The presenters on Friday’s Today programme could barely contain their excitement. Even Tim Stanley and Camilla Tominey, hosts of the quasi-Right-wing Daily T podcast, inflated the import of Burnham’s victory, describing it as the ‘worst of both worlds for Nigel Farage’ and, tellingly, describing Tim’s friend ‘Andy’ - an advocate of open-borders and a Thatcher-bashing, bond market-denying Leftist - as a ‘moderate’. Jess Phillips and John McDonnell, moreover, along with the presenter on LBC radio, predictably lauded the result as evidence of the second coming.
Meanwhile, the Guardian’s John Harris claimed that Makerfield exposed ‘all Reform’s weaknesses’ and, when faced with a popular Labour candidate, its inability to translate activist enthusiasm into votes. Financial Times columnists danced to the headline: ‘Nigel Farage’s Reform UK suffers another by-election blow’.

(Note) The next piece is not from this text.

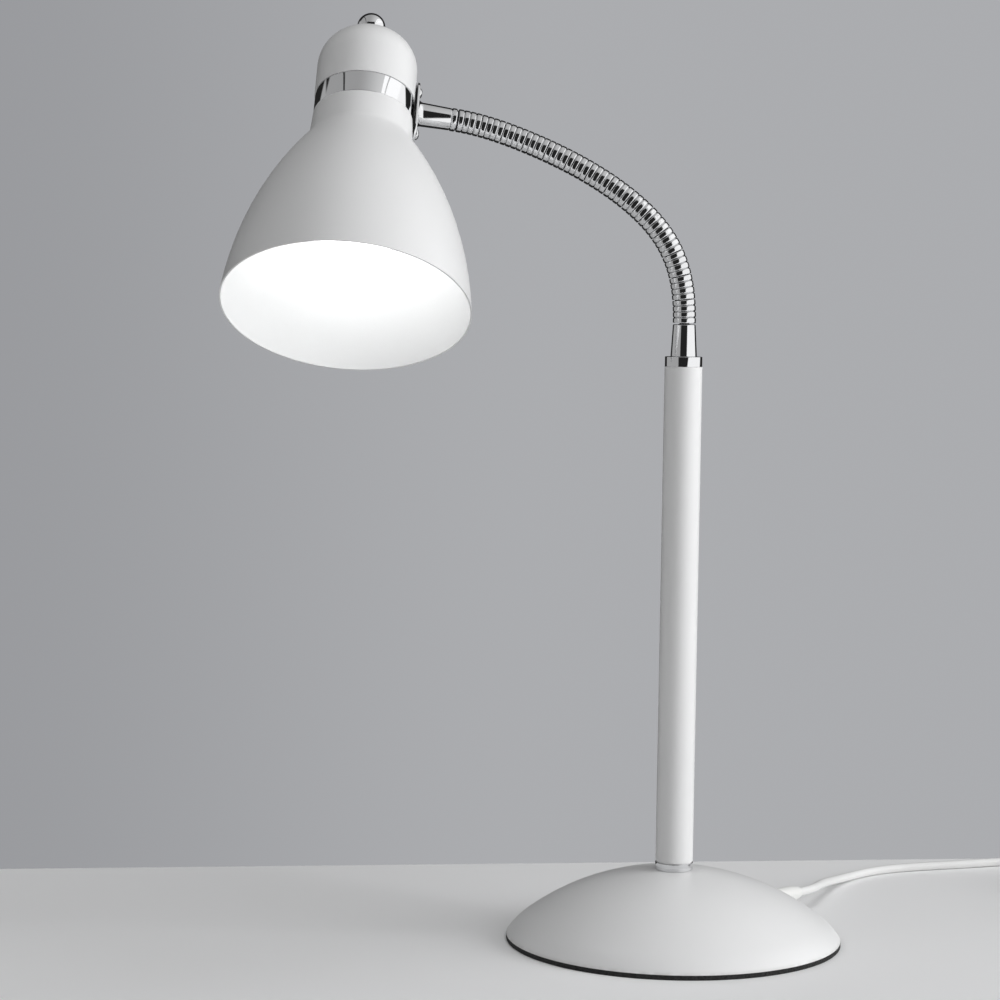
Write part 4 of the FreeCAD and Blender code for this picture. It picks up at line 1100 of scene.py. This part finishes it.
def screw_blank(name, radius, high, crown):
    """A screw head on the Z axis, in metres, with a cross recess."""
    places, faces = turned([(0, -0.2), (radius, -0.2), (radius, high - crown, crown * 0.5),
                            (radius * 0.62, high, 0.4), (0, high)], 40)
    head = bpy.data.meshes.new(name)
    head.from_pydata([Vector(place) * MM for place in places], [], faces)
    blank = bpy.data.objects.new(name, head)
    scene.collection.objects.link(blank)
    for turn in (0, 90):
        spin = Matrix.Rotation(math.radians(turn), 4, "Z")
        corners = [spin @ Vector((x * radius / 2, y * radius * CROSS_WIDE / 2, z))
                   for z in (high - CROSS_DEEP, high + 0.5)
                   for x, y in ((-1, -1), (1, -1), (1, 1), (-1, 1))]
        sides = [(3, 2, 1, 0), (4, 5, 6, 7), (0, 1, 5, 4), (1, 2, 6, 5), (2, 3, 7, 6), (3, 0, 4, 7)]
        cutter_mesh = bpy.data.meshes.new("cross_arm")
        cutter_mesh.from_pydata([corner * MM for corner in corners], [], sides)
        cutter = bpy.data.objects.new("cross_arm", cutter_mesh)
        scene.collection.objects.link(cutter)
        cut = blank.modifiers.new("cross", "BOOLEAN")
        cut.operation = "DIFFERENCE"
        cut.object = cutter
        cut.solver = "EXACT"
        bpy.context.view_layer.update()
        blank.data = bpy.data.meshes.new_from_object(
            blank.evaluated_get(bpy.context.evaluated_depsgraph_get()))
        blank.modifiers.clear()
        bpy.data.objects.remove(cutter)
    return blank


def screw_tree():
    """A screw on every point of the mesh, turned by chance about its own axis."""
    tree = bpy.data.node_groups.new("screws on points", "GeometryNodeTree")
    board = Board(tree)
    for name, kind in (("Points", "NodeSocketGeometry"), ("Screw", "NodeSocketObject"),
                       ("Seed", "NodeSocketInt"), ("Finish", "NodeSocketMaterial")):
        tree.interface.new_socket(name, in_out="INPUT", socket_type=kind)
    tree.interface.new_socket("Geometry", in_out="OUTPUT", socket_type="NodeSocketGeometry")
    given = tree.nodes.new("NodeGroupInput")
    points, screw, seed, plate = (Wire(board, given.outputs[name])
                                  for name in ("Points", "Screw", "Seed", "Finish"))
    shape = board.node("GeometryNodeObjectInfo", None, {"Object": screw}, "Geometry")
    chance = tree.nodes.new("FunctionNodeRandomValue")
    chance.data_type = "FLOAT"
    chance.inputs[3].default_value = math.pi
    board.feed(chance.inputs["Seed"], seed)
    turn = board.node("ShaderNodeCombineXYZ", None, {2: Wire(board, chance.outputs[1])})
    set_out = board.node("GeometryNodeInstanceOnPoints", None,
                         {"Points": points, "Instance": shape, "Rotation": turn})
    real = board.node("GeometryNodeRealizeInstances", None, {"Geometry": set_out})
    done = board.node("GeometryNodeSetMaterial", None, {"Geometry": real, "Material": plate})
    result = tree.nodes.new("NodeGroupOutput")
    tree.links.new(done.socket, result.inputs[0])
    return tree


SCREW_TREE = screw_tree()


def set_screws(name, spots, frame_at, screw_radius, high, crown, finish, body, stands_for, seed):
    """Screws at these spots on the XY plane of a frame, heads along its Z."""
    blank = screw_blank(name + "_blank", screw_radius, high, crown)
    start = bpy.data.meshes.new(name + "_spots")
    start.from_pydata([Vector((x, y, 0)) * MM for x, y in spots], [], [])
    mesh = baked(name + "_maker", SCREW_TREE, {
        "Screw": blank, "Seed": seed, "Finish": FINISHES[finish].material}, start)
    bpy.data.objects.remove(blank)
    in_metres = frame_at.copy()
    in_metres.translation = frame_at.translation * MM
    mesh.transform(in_metres)
    screws = bpy.data.objects.new(name, mesh)
    scene.collection.objects.link(screws)
    return settle(screws, finish, body, stands_for)


# %% Screws on the plate
SCREW_OFFSET, SCREW_HEAD, SCREW_HIGH, SCREW_CROWN = 13.0, 2.8, 2.0, 0.9
SCREW_SEED = 4
set_screws("plate_screws", [(-SCREW_OFFSET, 0.0), (SCREW_OFFSET, 0.0)],
           HEAD @ Matrix.Translation((PLATE_OFFSET + PLATE_THICK, 0, 0)) @ BACK,
           SCREW_HEAD, SCREW_HIGH, SCREW_CROWN, "chrome", "head", ["flange_screws"], SCREW_SEED)

# %% [markdown]
# ### Band, cap and ball
#
# The band is a short chrome tube between the enamelled cap and shade. The cap is a low dome with
# a wide rounded corner, so its outline is a straight side and two arcs. The ball on top is a nut
# that pulls the cap down; from the front it peeps over the cap's crown.

# %% Band, cap and ball
BAND_RADIUS, BAND_TOP, BAND_LOW, WALL = 26.0, 3.6, -8.5, 0.8
turn_piece("chrome_band", [(BAND_RADIUS - WALL, BAND_LOW), (BAND_RADIUS, BAND_LOW, 0.2),
                           (BAND_RADIUS, BAND_TOP, 0.1), (BAND_RADIUS - WALL, BAND_TOP)],
           "chrome", "head", ["head_band"], HEAD, 160)
CAP_RADIUS, CAP_SIDE, CAP_CORNER, CAP_CROWN = 26.4, 22.0, 22.0, 38.0
CAP_KNEE = math.radians(66.0)
CAP_HOLE = 3.8
knee = CAP_RADIUS - CAP_CORNER + CAP_CORNER * math.cos(CAP_KNEE)
knee_up = CAP_SIDE + CAP_CORNER * math.sin(CAP_KNEE)
crown_centre = knee_up - math.sqrt(CAP_CROWN ** 2 - knee ** 2)
inner_crown = CAP_CROWN - WALL


def crown_height(radius, curve):
    """The height of the cap's crown at this distance from its axis."""
    return crown_centre + math.sqrt(curve * curve - radius * radius)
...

Like Marr before them, these arrogant talking heads, peering excitedly through their Panglossian, rose-tinted glasses, think that Burnham can save the Labour Party, neutralize the threat from the populist Right and provide a model for its demise. He’s proved it, after all, winning 55 per cent of the vote in Makerfield, more than 20 points ahead of Reform’s Robert Kenyon, and storming to victory in a constituency that voted overwhelmingly to leave the EU in 2016 and returned eight Reform councillors in May’s local elections.
Burnham is the ‘centrist’ saviour and Farage a busted flush. A sigh of relief can be exhaled as politics returns to normal.
This is of course wishful thinking. Burnham won in Makerfield for reasons that cannot and will not be replicated across the country. The self-styled King of the North was a popular local candidate. As Mayor of Manchester, it is widely recognized that he’s raised the city’s profile, tackled homelessness and, with the Bee Network project, improved public transport. ‘He’s done a lot of good with the buses here,’ one elderly woman opined during the run-up to the election.
He also had a trump card to play. He wasn’t – nor has he been tainted by association with – Keir Starmer. For the people of Makerfield, here was a unique opportunity to replace the most hated Prime Minister in modern political history and replace him, not in three years’ time, as a vote for Reform might suggest, but quickly, with an individual that scarcely acknowledges any association with the governing Labour Party. No wonder the people of Makerfield voted for him.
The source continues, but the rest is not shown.